For the naive algorithm it actually hurted its performance.
(b) How does this compare to what you saw on the real system?
This behavior matches what we saw in the real world.
The difference relies on the abismal difference on the x16 cores with the all optimizations enabled ( we saw an increase, but not that much!)
Which optimization (chunking the array, using different result addresses, or putting padding between the result addresses) has the biggest impact on the hit ratio?
Lets load the data. We are going to use the L1D demand hit stat (greater is better) for the first core of each implementation ( we are using 16 cores for each experiment )
Test | Cache Hit |
---|---|
All opt | 35942.0 |
Chunking res race opt | 35721.0 |
Chunking | 31936.0 |
Block race opt | 29863.0 |
Res race opt | 27570.0 |
Naive | 25823.0 |
The hit ratio is affected by all of them, as the all optimizations experiment had a better results than naive (we can even see that the all opt test rank the better, as each optimization contributed)
However, individually, the chunking combined with the address change wins the battle.
Which optimization (chunking the array, using different result addresses, or putting padding between the result addresses) has the biggest impact on the read sharing?
This question is answered comparing all the algorithms with 16 cores as the thread configuration, and checking the sum of the read sharing stats of each core.
Test | Read Sharing |
---|---|
Chunking | 194.0 |
Chunking res race opt | 199.0 |
All opt | 223.0 |
Block race | 1193.0 |
Naive | 1970.0 |
Res race opt | 1974.0 |
We can see that the biggest impact is made by the Chunking optimization.
Which optimization (chunking the array, using different result addresses, or putting padding between the result addresses) has the biggest impact on the write sharing?
This question is answered comparing all the algorithms with 16 cores as the thread configuration, and checking the sum of the write sharing stats of each core.
Test | Write Sharing |
---|---|
Block race | 152.0 |
All opt | 186.0 |
Chunking res race opt | 32735.0 |
Res race opt | 32774.0 |
Chunking | 32820.0 |
Naive | 32864.0 |
We can see that the biggest impact is made by the Block race optimization (by far, and the only one that made something).
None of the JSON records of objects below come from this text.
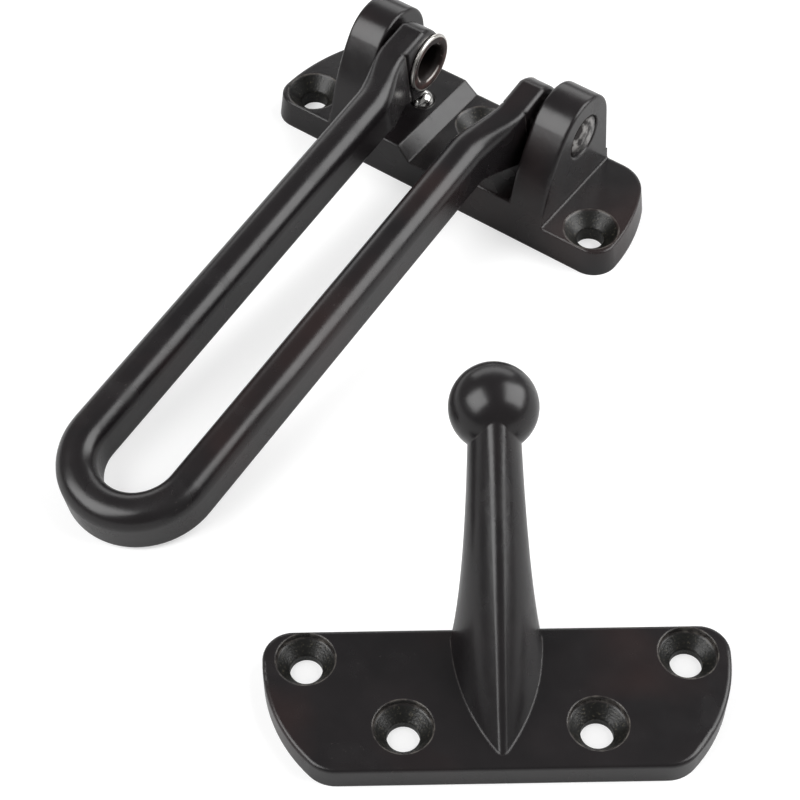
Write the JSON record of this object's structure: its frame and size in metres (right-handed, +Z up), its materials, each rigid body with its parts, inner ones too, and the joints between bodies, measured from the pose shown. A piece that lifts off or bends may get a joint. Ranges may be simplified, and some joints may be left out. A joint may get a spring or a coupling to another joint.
{
  "type": "swing bar door guard",
  "caption": "Door guard set: a looped swing bar hinged between the ears of a cast base, and a keeper plate carrying a ball on a leaning post.",
  "frame": {"origin": "centre of the hinge base's underside", "axes": "+X along the hinge pins, +Y from the folded-out bar's bend towards the hinge and on past it, +Z up out of the base's screwed face"},
  "size_m": [0.1481, 0.1427, 0.0385],
  "materials": {
    "satin_black_base": "satin",
    "satin_black_bar": "satin",
    "satin_black_keeper": "satin",
    "bright_nickel_pins": "satin",
    "bright_ball": "polished",
    "spring_steel": "satin"
  },
  "bodies": {
    "base": {"bar_base": "satin_black_base", "left_hinge_pin": "bright_nickel_pins", "right_hinge_pin": "bright_nickel_pins", "detent_spring": "spring_steel", "ball_keeper": "satin_black_keeper"},
    "bar": {"swing_bar": "satin_black_bar"},
    "detent": {"detent_ball": "bright_ball"}
  },
  "joints": [
    {"name": "bar_hinge", "type": "hinge", "parent": "base", "child": "bar", "pos_m": [0, 0.0019, 0.0189], "axis": [-1, 0, 0], "range_deg": [0, 180]},
    {"name": "detent_press", "type": "slide", "parent": "base", "child": "detent", "axis": [0, 0, 1], "range_m": [-0.0007, 0], "stiffness_N_per_m": 600, "springref_m": 0.001, "deforming": ["detent_spring"]}
  ]
}
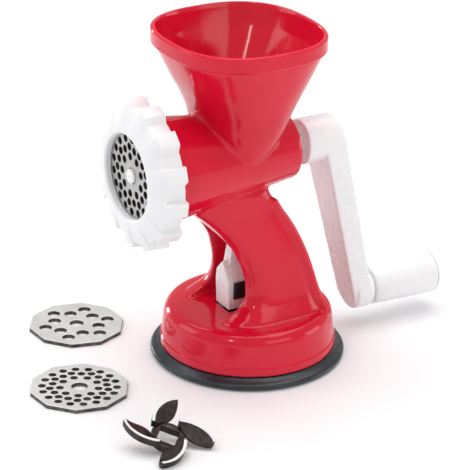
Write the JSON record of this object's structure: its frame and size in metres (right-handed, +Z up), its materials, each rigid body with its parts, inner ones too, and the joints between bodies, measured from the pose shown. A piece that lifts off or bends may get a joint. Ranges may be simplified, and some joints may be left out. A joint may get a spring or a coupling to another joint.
{
  "type": "meat grinder",
  "caption": "Hand-cranked table meat grinder with a flared hopper, ring nut and cutting plate, crank with turning grip, and a lever-locked suction foot; spare plates and knife beside it.",
  "frame": {"origin": "on the table under the centre of the suction foot", "axes": "+Z up; the barrel lies along Y at x = 0, its food outlet faces -Y and the crank is at +Y"},
  "size_m": [0.2266, 0.2995, 0.2208],
  "materials": {
    "red_plastic": "gloss",
    "white_plastic": "satin",
    "black_rubber": "satin",
    "black_plastic": "matte",
    "plate_steel": "brushed",
    "knife_steel": "dark with ground edges",
    "zinc_steel": "satin"
  },
  "bodies": {
    "base": {"housing": "red_plastic", "suction_cup": "black_rubber"},
    "stem": {"cup_stem": "black_plastic"},
    "lever": {"suction_lever": "white_plastic", "lever_pin": "black_plastic", "lever_pin_clip": "zinc_steel"},
    "outlet_plate": {"fine_plate": "plate_steel"},
    "nut": {"ring_nut": "white_plastic"},
    "crank": {"auger": "white_plastic", "knife": "knife_steel", "thrust_washer": "zinc_steel", "crank_arm": "white_plastic", "crank_screw": "zinc_steel", "handle_axle": "zinc_steel", "handle_washer": "white_plastic"},
    "grip": {"handle_grip": "white_plastic", "handle_cap": "white_plastic"},
    "loose_fine_plate": {"spare_fine_plate": "plate_steel"},
    "loose_coarse_plate": {"spare_coarse_plate": "plate_steel"},
    "loose_knife": {"spare_knife": "knife_steel"}
  },
  "joints": [
    {"name": "crank_turn", "type": "hinge", "parent": "base", "child": "crank", "pos_m": [0, 0, 0.138], "axis": [0, 1, 0], "continuous": true},
    {"name": "grip_turn", "type": "hinge", "parent": "crank", "child": "grip", "pos_m": [0, 0.12, 0.0244], "axis": [0, 1, 0], "continuous": true},
    {"name": "plate_forward", "type": "slide", "parent": "base", "child": "outlet_plate", "axis": [0, -1, 0], "range_m": [0, 0.008]},
    {"name": "nut_unscrew", "type": "hinge", "parent": "outlet_plate", "child": "nut", "pos_m": [0, -0.08, 0.138], "axis": [0, -1, 0], "range_deg": [0, 720]},
    {"name": "stem_lift", "type": "slide", "parent": "base", "child": "stem", "axis": [0, 0, 1], "range_m": [-0.004, 0]},
    {"name": "lever_fold", "type": "hinge", "parent": "stem", "child": "lever", "pos_m": [0, -0.0116, 0.048], "axis": [-1, 0, 0], "range_deg": [0, 85]},
    {"name": "lift_fine_plate", "type": "slide", "parent": "base", "child": "loose_fine_plate", "axis": [0, 0, 1], "range_m": [0, 0.08]},
    {"name": "lift_coarse_plate", "type": "slide", "parent": "base", "child": "loose_coarse_plate", "axis": [0, 0, 1], "range_m": [0, 0.12]},
    {"name": "lift_knife", "type": "slide", "parent": "base", "child": "loose_knife", "axis": [0, 0, 1], "range_m": [0, 0.12]}
  ],
  "couplings": [
    {"joint": "plate_forward", "follows": "nut_unscrew", "m_per_rad": 0.000636},
    {"joint": "lever_fold", "follows": "stem_lift", "rad_per_m": -370.88}
  ]
}
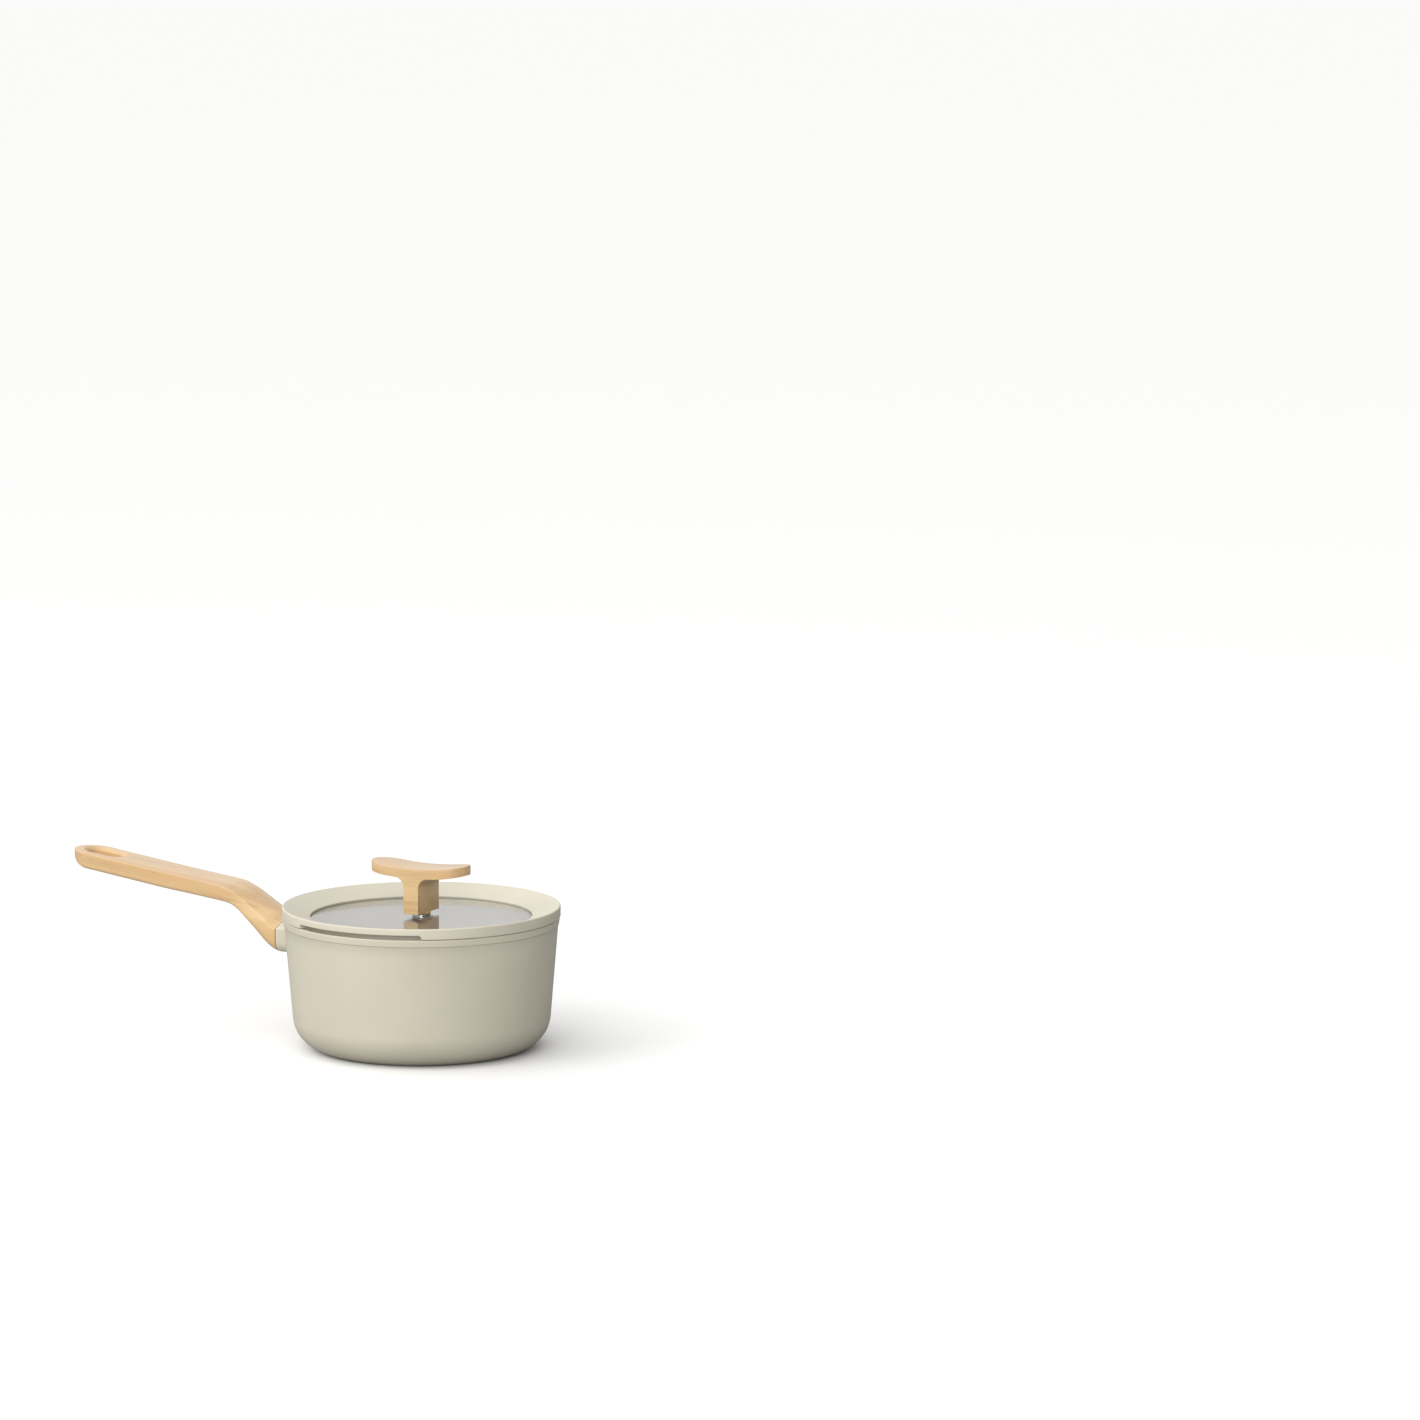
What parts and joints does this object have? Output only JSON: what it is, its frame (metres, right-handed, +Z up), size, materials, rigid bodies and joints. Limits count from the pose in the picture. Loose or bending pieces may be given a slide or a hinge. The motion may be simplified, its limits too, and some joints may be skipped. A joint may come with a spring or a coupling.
{
  "type": "saucepan with glass lid",
  "caption": "Round flared saucepan with a long rising wooden handle and a glass lid with a raised strainer ring and wooden T knob.",
  "frame": {"origin": "centre of the induction plate's flat underside, on the pan's axis", "axes": "+Z up along the pan's axis, -X towards the handle's tip, strainer slots of the lid towards -Y and +Y"},
  "size_m": [0.3627, 0.1856, 0.1251],
  "materials": {
    "cream_coating": "satin cream coating outside, warm beige non-stick coating inside",
    "light_wood": "satin oiled light hardwood with fine straight grain",
    "stainless_steel": "bright turned steel",
    "base_steel": "concentric brushed",
    "brass": "machined",
    "cream_silicone": "satin cream silicone",
    "grey_silicone": "matte",
    "tempered_glass": "polished clear",
    "bare_aluminium": "bare cast"
  },
  "bodies": {
    "pan": {"pan_body": "cream_coating", "induction_base_plate": "base_steel", "handle_bracket": "bare_aluminium", "handle_ferrule": "cream_coating", "handle_grip": "light_wood", "handle_screw": "stainless_steel", "handle_washer": "stainless_steel"},
    "lid": {"lid_rim_ring": "cream_silicone", "lid_glass": "tempered_glass", "lid_knob": "light_wood", "knob_insert": "brass", "knob_top_washer": "stainless_steel", "knob_grommet": "grey_silicone", "knob_bottom_washer": "stainless_steel", "knob_screw": "stainless_steel"}
  },
  "joints": [
    {"name": "lid_lift", "type": "slide", "parent": "pan", "child": "lid", "axis": [0, 0, 1], "range_m": [0, 0.12]}
  ]
}
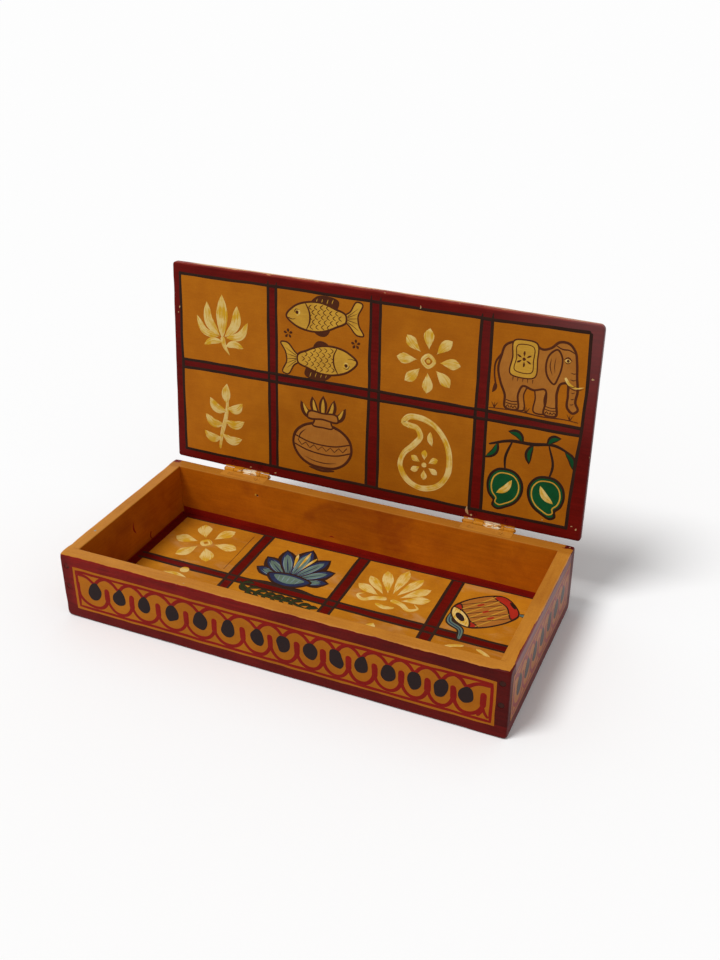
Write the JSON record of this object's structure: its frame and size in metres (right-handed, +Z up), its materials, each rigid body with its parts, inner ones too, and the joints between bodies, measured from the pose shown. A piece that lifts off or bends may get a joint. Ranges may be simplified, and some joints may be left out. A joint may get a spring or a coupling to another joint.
{
  "type": "painted wooden box with hinged lid",
  "caption": "Shallow rectangular wooden keepsake box with a flat hinged lid, painted in red and ochre panels with traditional motifs and scroll borders.",
  "frame": {"origin": "middle of the base board's underside, on the surface that the box stands on", "axes": "+X along the box's length towards its right-hand end as seen from the front, +Y from the front towards the hinged back, +Z up"},
  "size_m": [0.3065, 0.1631, 0.1971],
  "materials": {
    "base_board": "hand-painted: deep red outside, ochre panels divided by red bands inside",
    "front_wall": "hand-painted deep red with a thin ochre line frame and a scroll border, satin varnish",
    "back_wall": "hand-painted deep red outside with a scroll border, streaky orange inside, ochre rim, satin varnish",
    "left_end": "hand-painted deep red outside with a scroll border, orange inside, ochre rim, satin varnish",
    "right_end": "hand-painted deep red outside with a scroll border, orange inside, ochre rim, satin varnish",
    "lid_board": "hand-painted: ochre panels with red bands and motifs inside, deep red outside and edges",
    "painted_hinge": "brass painted over with the board that it is screwed to, rubbed through to pale primer in the middle of the knuckles",
    "hinge_pin": "worn brass",
    "hinge_screw": "worn brass, slotted",
    "wire_nail": "dark iron, painted over at the head"
  },
  "bodies": {
    "box": {"base_board": "base_board", "front_wall": "front_wall", "back_wall": "back_wall", "left_end": "left_end", "right_end": "right_end", "left_hinge_box_leaf": "painted_hinge", "left_hinge_pin": "hinge_pin", "left_hinge_box_screw_1": "hinge_screw", "left_hinge_box_screw_2": "hinge_screw", "right_hinge_box_leaf": "painted_hinge", "right_hinge_pin": "hinge_pin", "right_hinge_box_screw_1": "hinge_screw", "right_hinge_box_screw_2": "hinge_screw", "front_left_corner_nail_1": "wire_nail", "front_left_corner_nail_2": "wire_nail", "front_right_corner_nail_1": "wire_nail", "front_right_corner_nail_2": "wire_nail", "front_base_nail_1": "wire_nail", "front_base_nail_2": "wire_nail", "front_base_nail_3": "wire_nail", "front_base_nail_4": "wire_nail", "back_left_corner_nail_1": "wire_nail", "back_left_corner_nail_2": "wire_nail", "back_right_corner_nail_1": "wire_nail", "back_right_corner_nail_2": "wire_nail", "back_base_nail_1": "wire_nail", "back_base_nail_2": "wire_nail", "back_base_nail_3": "wire_nail", "back_base_nail_4": "wire_nail", "left_base_nail_1": "wire_nail", "left_base_nail_2": "wire_nail", "right_base_nail_1": "wire_nail", "right_base_nail_2": "wire_nail"},
    "lid": {"lid_board": "lid_board", "left_hinge_lid_leaf": "painted_hinge", "left_hinge_lid_screw_1": "hinge_screw", "left_hinge_lid_screw_2": "hinge_screw", "right_hinge_lid_leaf": "painted_hinge", "right_hinge_lid_screw_1": "hinge_screw", "right_hinge_lid_screw_2": "hinge_screw"}
  },
  "joints": [
    {"name": "lid_hinge", "type": "hinge", "parent": "box", "child": "lid", "pos_m": [0, 0.0729, 0.0488], "axis": [-1, 0, 0], "range_deg": [-95.2, 84.8]}
  ]
}
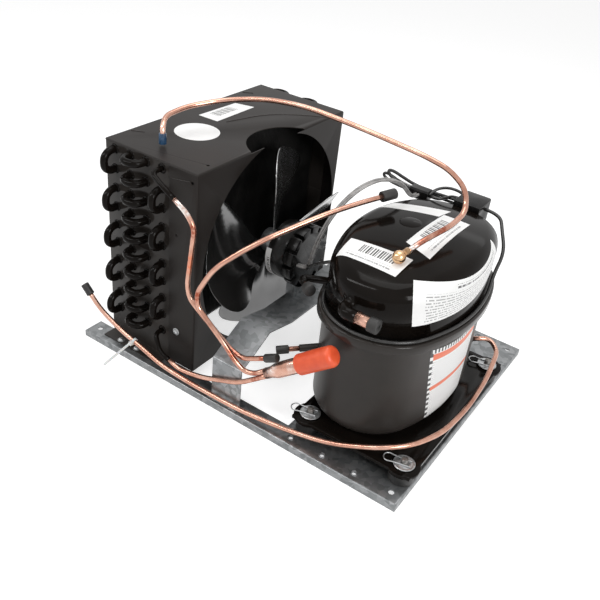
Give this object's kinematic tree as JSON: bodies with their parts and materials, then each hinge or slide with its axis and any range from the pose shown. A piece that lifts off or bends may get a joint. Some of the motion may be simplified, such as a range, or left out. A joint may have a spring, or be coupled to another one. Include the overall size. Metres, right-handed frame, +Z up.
{
  "type": "refrigeration condensing unit",
  "caption": "Air-cooled condensing unit: finned coil with shroud and axial fan, hermetic compressor, filter drier and bent copper lines on a folded steel base.",
  "frame": {"origin": "middle of the base plate, on its top face, at the centre of the four mounting holes", "axes": "+X along the base from the coil to the compressor, +Y from the line side to the far side, +Z up"},
  "size_m": [0.4983, 0.4348, 0.3423],
  "materials": {
    "galvanised_steel": "galvanised sheet",
    "black_gloss_paint": "gloss black paint",
    "charcoal_paint": "satin charcoal paint",
    "copper": "drawn copper",
    "brass": "polished",
    "polished_aluminium": "bright rolled sheet",
    "zinc_steel": "zinc plated",
    "black_rubber": "matt",
    "red_plastic": "soft vinyl",
    "blue_plastic": "soft vinyl",
    "black_plastic": "moulded",
    "white_nylon": "moulded nylon",
    "grey_lead": "wire sheath"
  },
  "bodies": {
    "unit": {"access_cap": "black_rubber", "access_tube": "copper", "ball_fitting": "brass", "base_plate": "galvanised_steel", "bracket_screws": "zinc_steel", "coil_foot_screws": "zinc_steel", "coil_plate_far": "black_gloss_paint", "coil_plate_near": "black_gloss_paint", "compressor_foot": "black_gloss_paint", "compressor_lower_shell": "black_gloss_paint", "compressor_upper_shell": "black_gloss_paint", "connector_block": "black_plastic", "drier_cap": "red_plastic", "far_return_bends": "black_gloss_paint", "filter_drier": "copper", "fin_pack": "black_gloss_paint", "foot_grommets": "black_rubber", "foot_studs": "zinc_steel", "harness_lead": "grey_lead", "inlet_cap": "black_rubber", "inlet_line": "copper", "inlet_stub": "black_gloss_paint", "lead_tie": "black_plastic", "line_tie": "white_nylon", "liquid_cap": "black_rubber", "liquid_line": "copper", "motor_body": "black_plastic", "motor_bracket": "galvanised_steel", "motor_cradle": "galvanised_steel", "motor_lead": "grey_lead", "motor_rear_bell": "black_plastic", "near_return_bends": "black_gloss_paint", "outlet_line": "copper", "outlet_stub": "black_gloss_paint", "process_cap": "black_rubber", "process_stub": "copper", "rim_lead": "grey_lead", "shroud": "charcoal_paint", "shroud_screws": "zinc_steel", "spare_cap": "black_rubber", "spare_stub": "copper", "stud_clips": "zinc_steel", "stud_washers": "zinc_steel", "suction_cap": "black_rubber", "suction_stub": "copper", "tap_cap": "blue_plastic", "tap_line": "copper", "terminal_cover": "black_plastic"},
    "fan": {"fan_shaft": "zinc_steel", "fan_hub": "zinc_steel", "fan_blades": "polished_aluminium"}
  },
  "joints": [
    {"name": "fan_spin", "type": "hinge", "parent": "unit", "child": "fan", "pos_m": [-0.073, -0.003, 0.131], "axis": [1, 0, 0], "continuous": true}
  ]
}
(a) Out of the three characteristics we have looked at, the L1 hit ratio, the read sharing, or the write sharing, which is most important for determining performance?
Looking at the global table and seeing that the Block race optimization performed the best, and seeing the brutal difference in the write sharing table, I can conclude that the write sharing stat is the most important characteristic to look when determining performance. This makes sense, as every time a core write to a shared cache line, all the threads halt to let this cache coherence take place.
(b) Using data from the gem5 simulations, now answer what hardware characteristic causes the most important optimization to be the most important.
As we just said, a good cache coherence in your cache hierarchy is the best optimization to gain performance.
As you increase the cache-to-cache latency, how does it affect the importance of the different optimizations?
We ran naive and all opt tests, with same number of cores, with x bar latency of 1, 10, and 25.
Test | X Bar Latency | Time Taken (s) |
---|---|---|
All opt | 1 | 0.000226 |
All opt | 10 | 0.000236 |
All opt | 25 | 0.000251 |
Naive | 1 | 0.000347 |
Naive | 10 | 0.000818 |
Naive | 25 | 0.000958 |
We can see that the X Bar latency has a huge impact on the performance, outweighting the importance of the optimizations.
If we reduce to a minimum of 1 this latency, the 2 algorithms are not that far from each other, even after all our optimization work!